When young, life appears to stretch ahead of you in an endless vista of unexplored possibilities. In this phase I was content to accept that I had been adopted. From whom and why were questions that only hovered around the edge of my consciousness. The family I went to were loving and open while implausibly professing to know little about my background. In time I was encouraged to get involved in Scottish activities such as dancing. Boarding school led to Sandhurst and a career in a fine regiment. The next 20 years brought a lovely family and we were caught in the hurricane of growing up, working and schooling. In their teens, the more curious began to ask about my early life. Having been adopted created an area of mystery which, A. in particular, wanted me to explore. However, I had never been particularly interested and I felt that it would be impossible to go back to records which might no longer exist.
Then came a very narrow escape from prostate cancer. The operation successfully completed, I found time on my hands. A. was keen that I research what could be found. Her insistence made me begin to wonder what could be uncovered. The biggest hurdle was that all records are in Kenya; none are computerized and anecdotal evidence suggested they had not been well preserved over the 40 years since Independence. Without a Court Order, I could not access the adoption records. I was put in touch with a lawyer in Nairobi who delegated the task to an Assistant. She made several unsuccessful visits to the Registrar before being 'allowed' to read the entry across a desk! She memorized the mother's name; Mary McLean! She also saw WE McLean. This was the nugget that I needed.

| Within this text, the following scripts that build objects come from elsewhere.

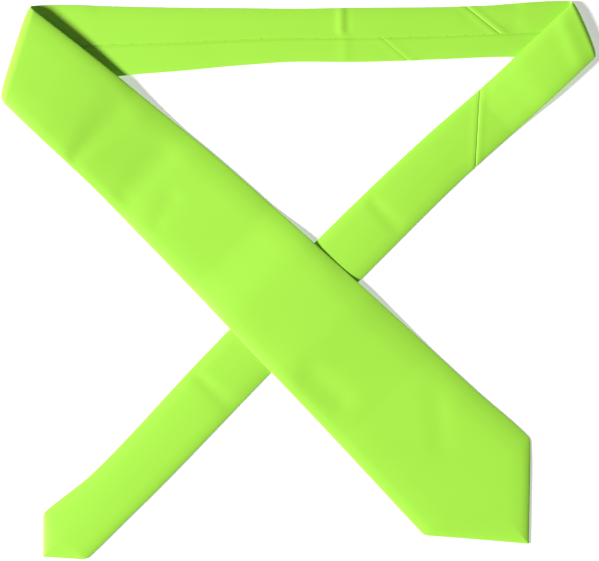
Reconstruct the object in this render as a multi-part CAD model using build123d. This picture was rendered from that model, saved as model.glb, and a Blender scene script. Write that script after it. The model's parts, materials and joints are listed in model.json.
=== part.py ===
from build123d import *
import os
from math import atan2, cos, degrees, hypot, radians, sin

# A necktie lying flat, in millimetres. +Z is up and the tie rests on z = 0.
# The neck band runs across the top, back up. It rolls over at both ends: at the
# left it returns as the wide blade, at the right as the narrow tail, both front
# up, and the blade passes over the tail. Headings are degrees from +X towards +Y.

# Cloth and filling
tie_thickness = 3.2
cloth = 0.45
tipping_cloth = 0.3
label_cloth = 0.3
thread = 0.4
back_slit = 0.6
body_gap = 0.3

# Fold rolls, as gaps between the band and the limb that comes back over it
left_roll_gap = 7.0
right_roll_gap = 2.0

# Fold lines: centre of the roll's axis, heading of the axis, length of the axis
left_fold_centre = (-192.8, 159.7)
left_fold_heading = 72.4
left_fold_length = 63.0
right_fold_centre = (197.3, 175.7)
right_fold_heading = 113.4
right_fold_length = 38.0

# Neck band: stations from left to right, then the widths there
band_left_centre = (-126.7, 168.2)
band_left_width = 49.0
band_middle_centre = (-19.7, 172.2)
band_middle_width = 38.2
band_right_centre = (110.3, 174.7)
band_right_width = 36.6
band_seam_offset = 2.0

# Blade: middle station, then the shoulders of its point, then the point
blade_middle_centre = (-17.6, -2.8)
blade_middle_heading = -46.0
blade_middle_width = 85.8
blade_shoulder_centre = (124.3, -143.1)
blade_shoulder_heading = -47.6
blade_shoulder_width = 100.2
blade_point_length = 53.3

# Tail: stations below the band and below the crossing, then its point
tail_upper_centre = (166.5, 142.7)
tail_upper_heading = 221.7
tail_upper_width = 35.5
tail_middle_centre = (37.6, 24.6)
tail_middle_heading = 223.8
tail_middle_width = 40.9
tail_shoulder_centre = (-164.2, -178.8)
tail_shoulder_heading = 223.2
tail_shoulder_width = 43.9
tail_point_length = 20.6

# How high the limbs ride, and how long they take to come down to the table
blade_lift_at_band_edge = 4.0
tail_lift_at_band_edge = 0.7
blade_landing_length = 62.0
tail_landing_length = 45.0
crossing_ramp_length = 45.0

# Bias seams: the front's line, and where the two back flaps meet the slit
neck_seam_top = (117.3, 193.2)
neck_seam_bottom = (75.3, 155.7)
neck_seam_upper_flap_x = 137.3
neck_seam_lower_flap_x = 61.3
tail_seam_top = (127.9, 133.7)
tail_seam_bottom = (123.5, 78.7)
seam_width = 0.5

# Back of the blade and of the tail
blade_back_opening = 150.0
blade_margin = 8.0
blade_tipping_lap = 13.0
tail_back_opening = 70.0
tail_margin = 5.0
tail_tipping_lap = 8.0
bar_tack_width = 8.0
bar_tack_length = 1.4
hem_stitch_width = 0.6
hem_stitch_depth = 0.25
hem_stitch_ends = 2.4

# Label, then keeper loop, one above the other over the end of the blade's back opening
label_above_opening = 8.0
label_length = 16.0
label_width = 44.0
label_tack = (3.0, 0.6)
label_tack_inset = 2.0
keeper_above_label = 6.0
keeper_width = 12.0
keeper_ease = 5.1
keeper_foot = 5.0
keeper_cloth = 0.6
keeper_gap = 0.6
keeper_overlap = 1.0
keeper_tack = (1.0, 3.0)

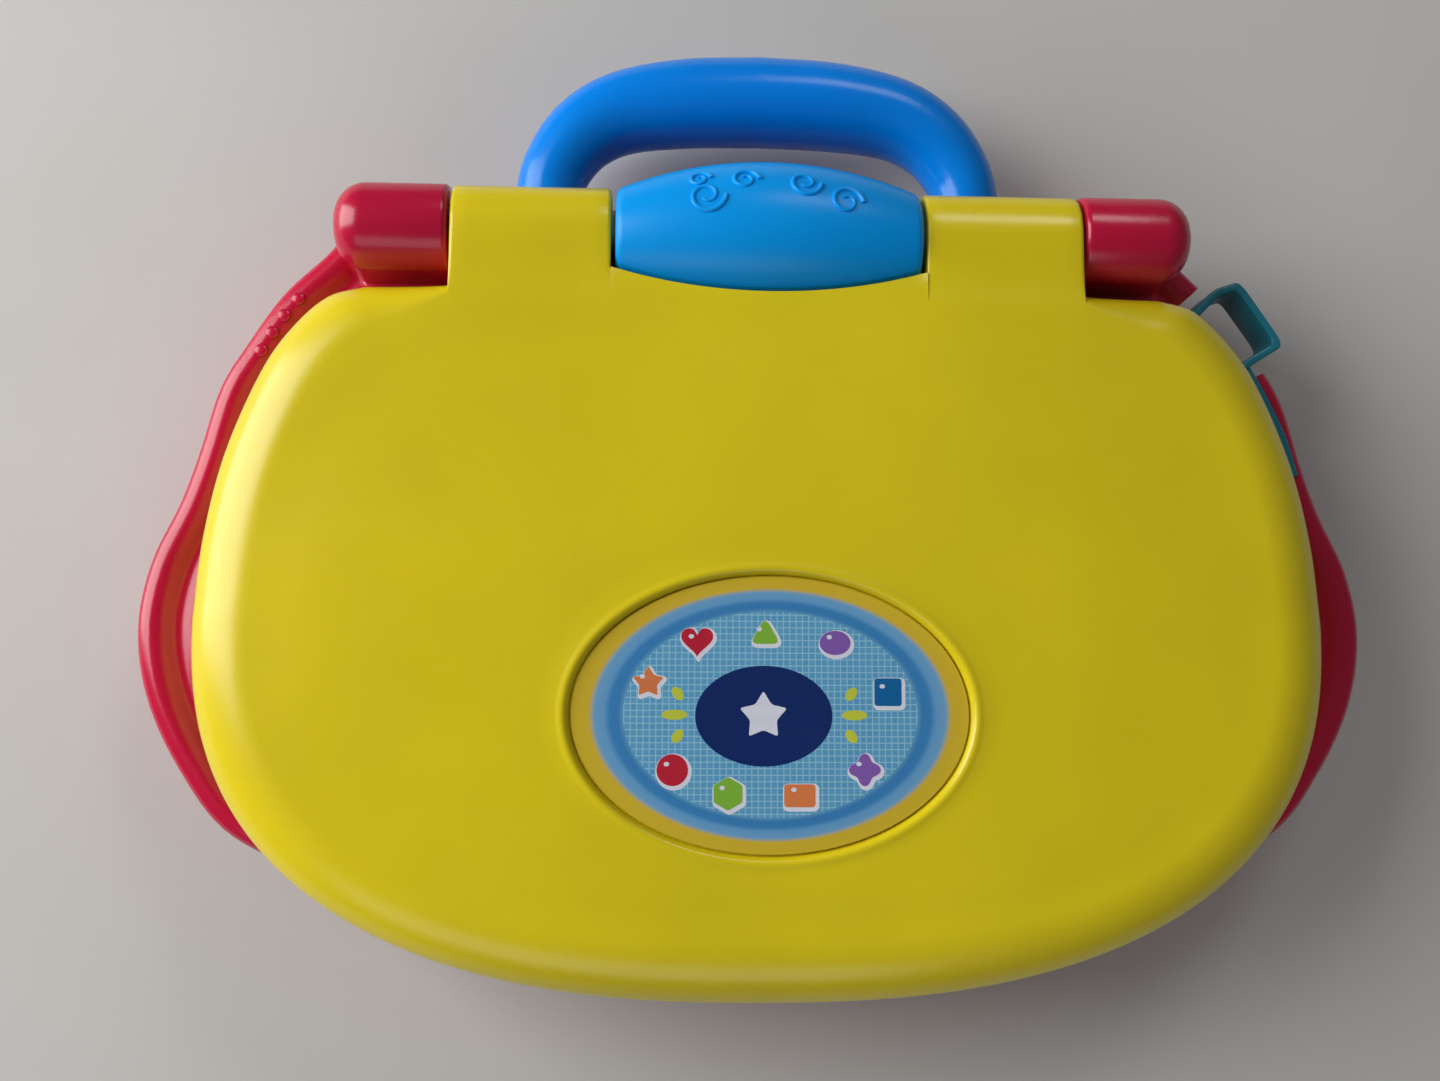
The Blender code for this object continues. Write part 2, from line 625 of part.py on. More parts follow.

The law firm applied for a copy birth certificate. I could only have a High Commission extract and I found myself in the bizarre position of having two identical certificates; one in my name and one in the name of Neil McLean. The web is an incredible resource for genealogy. I found 'Find my Past' the most usable and comprehensive and I studied the shipping emigration records. It is difficult to convey the sense of wonder on discovering the young man embarking for British East Africa from Southampton in 1921. The same records showed him leaving England again in 1926, this time with a wife and two very young daughters, one of which was Mary Esler McLean. That information allowed me to find his wife Doris emigrating in 1923 to marry WE. Both entries also gave addresses in Wolverhampton from which they had come.
I was keen to find out what the Records Office in Wolverhampton could tell me. I spent a day searching the Electoral Rolls and 1901 Census and making notes but my searches didn't seem to reveal anything. Back home I continued following the leads I had. Suddenly, new information enabled me to see the connections with the notes I had taken and my maternal Grandmother's family fell into place. I could see the wool merchant with his nine children and servants as they were in 1901 and on the Electoral Rolls until 1927.
It was time to see what could be done in Kenya with this information. There is a resource called the 'Up Country Directory' that has been compiled lovingly by an amazing man living in Kenya. It records tens of thousands of people who lived and worked in 'Up-country' Kenya. I contacted the compiler for an up-to-date copy and it was then easy to find WE working in Kampi ya Moto. I also asked him if his long ears had heard who my father might have been. He fairly quickly came back with the name of a vet who used to practice in Nakuru, Brian Sherrif. He also put me in touch with a delightful couple living near Oxford who he thought might still be in touch with my mother's family who were by now in New Zealand. They kindly invited us to tea and talked freely of the family. They had remained close to Mary's sister, Paula. He remembered dancing with Mary when she was pregnant. Having vetted us, they relayed to Paula that we were OK and she and I began a delightful correspondence that continues. She was able to provide answers to many of my questions. She sent me some pictures of my mother and I experienced the most unusual and unexpected reaction; a relaxing sense of peace. I had found her although she had died 7 years earlier. Perhaps most extraordinary, Paula was the person who, at 17 and having just got her license, had to drive me at ten days old, from Nakuru to the Home in Nairobi.
In the summer of 2009, Paula visited us in England. It had been 60 years since she had said goodbye and handed me over to begin a different life.